Casual dining chain, Red Lobster Hospitality, LLC has filed for Chapter 11 bankruptcy in an attempt to remain operational. Lenders have apparently committed $100 million in debtor-in-possession financing to keep the company afloat. The restaurant endured a number of reverses in the past two decades as a result of mismanagement through successive changes in ownership.
Red Lobster was established by entrepreneurs Bill Darden and Charley Woodsby in 1968 and was acquired in 1970 by General Mills. In 1995 Red Lobster along with Olive Garden and three other chains were spun off as Darden Restaurants, Inc. Following shareholder pressure, underperforming Red Lobster was divested by Darden Restaurants and was acquired by Golden Gate Capital for $2.1 billion in 2014. In 2016, Thai Union, a cooperative seafood harvester and processor, acquired a 25 percent stake and in 2020 became the sole owner.

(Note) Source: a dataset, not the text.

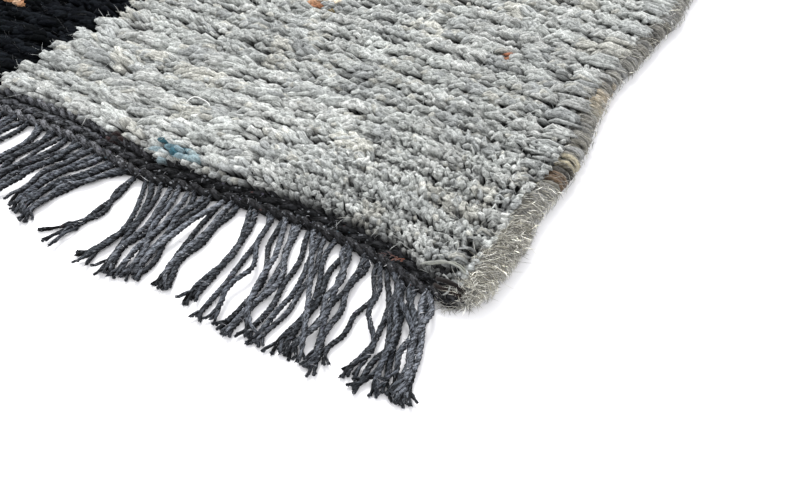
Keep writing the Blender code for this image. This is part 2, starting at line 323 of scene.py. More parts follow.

Due to mismanagement including an ill founded introduction of “all-the-shrimp-you-can-eat” as a permanent menu item. Other factors leading to loss in customer loyalty include extreme competition, neglect of maintenance, poor service and other deficiencies, resulting in progressive losses. Negative publicity also followed the ‘fake scallop’ and ‘lobster bisque’ revelations. At the time of filing for Chapter 11, the chain operated 650 locations worldwide but many of these restaurants will be closed in an attempt to restore profitability.